J'aimerais ajouter que ce que je trouve d'admirable chez Jacques Dewitte, c'est -comment dire ? - son "style de philosopher". Voici un philosophe, âgé de 64 ans,qui a derrière lui une très abondante oeuvre sous forme d'articles publiés, la plupart, dans des revues vite épuisées ; oeuvre, par là-même, peu connue du grand public. Et puis, en 2007 (à 61 ans !), il publie son premier livre, suivi, en 2008, d'un second et en 2010, d'un troisième, dans lequel il nous annonce la publication prochaine de 6 autres livres.Chacun de ses livres constitue l'aboutissement de recherches dont les résultats, provisoires,ont été consignés dans ses articles, au fur et à mesure de leur état d'avancement.

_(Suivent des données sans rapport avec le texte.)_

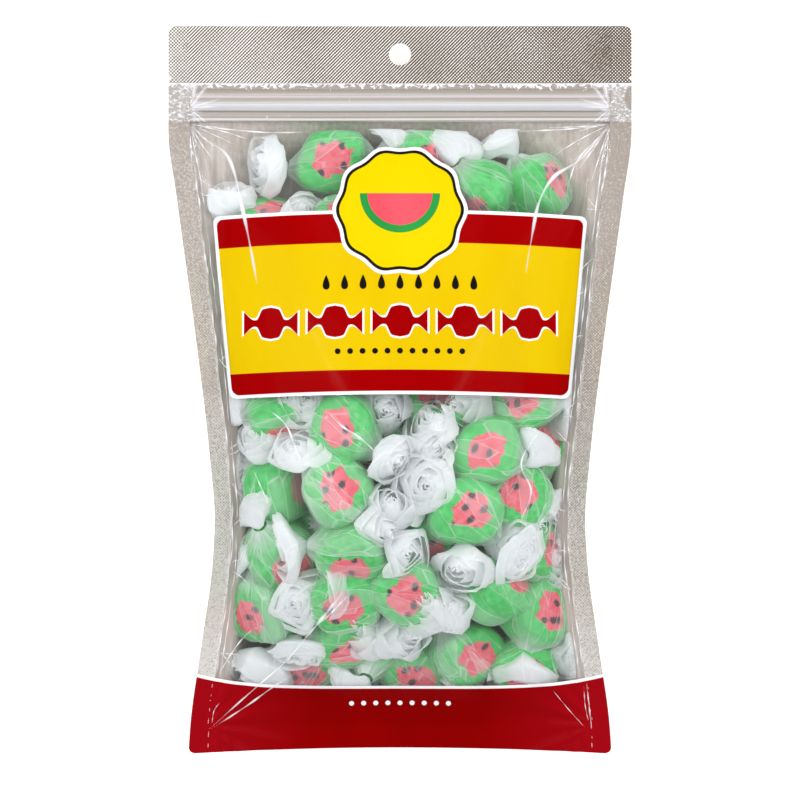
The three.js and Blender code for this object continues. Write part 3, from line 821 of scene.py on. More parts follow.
@dataclass(frozen=True)
class WaxedPaper(Finish):
    """Thin waxed tissue: nearly clear where it clings to the sweet, milky where it stands free.

    The vertex attribute "loose" is 0 on the sweet and 1 in the twists, and "edge" is 1 at cut edges.
    The vertex attribute "sheet" holds the place on the flat sheet, in mm, with a sharp fold at
    each whole number of fold widths.
    """

    panel: str = "#fdfeff"
    crease: str = "#ffffff"
    cling: float = 0.035
    free: float = 0.84
    patch: float = 0.25
    line_share: float = 0.38
    loose_line_share: float = 0.1
    line_width: float = 0.045
    line_cell: float = 5.0
    cell_stretch: float = 0.24
    cell_depth: float = 1.2
    fold_width: float = 8.0
    slant_share: float = 0.22
    mark_share: float = 0.4
    through_share: float = 0.6
    wax_share: float = 0.05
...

Voilà qui nous change de la graphomanie compulsive d'un pseudo-philosophe bien en vue dans les médias, qui, depuis sa sortie de l'adolescence, "pond" 1 livre par an (si pas plus)et, à l'orée de ses vieux jours, nous dit que les 4/5 de sa production (tel est le mot juste !) est bonne à jeter à la poubelle : quelle manifestation de profond mépris pour ses admirateurs.
La production dudit pseudo-philosophe sera complètement oubliée quand l'oeuvre de Jacques Dewitte restera comme un monument de la philosophie du XXI ème siècle.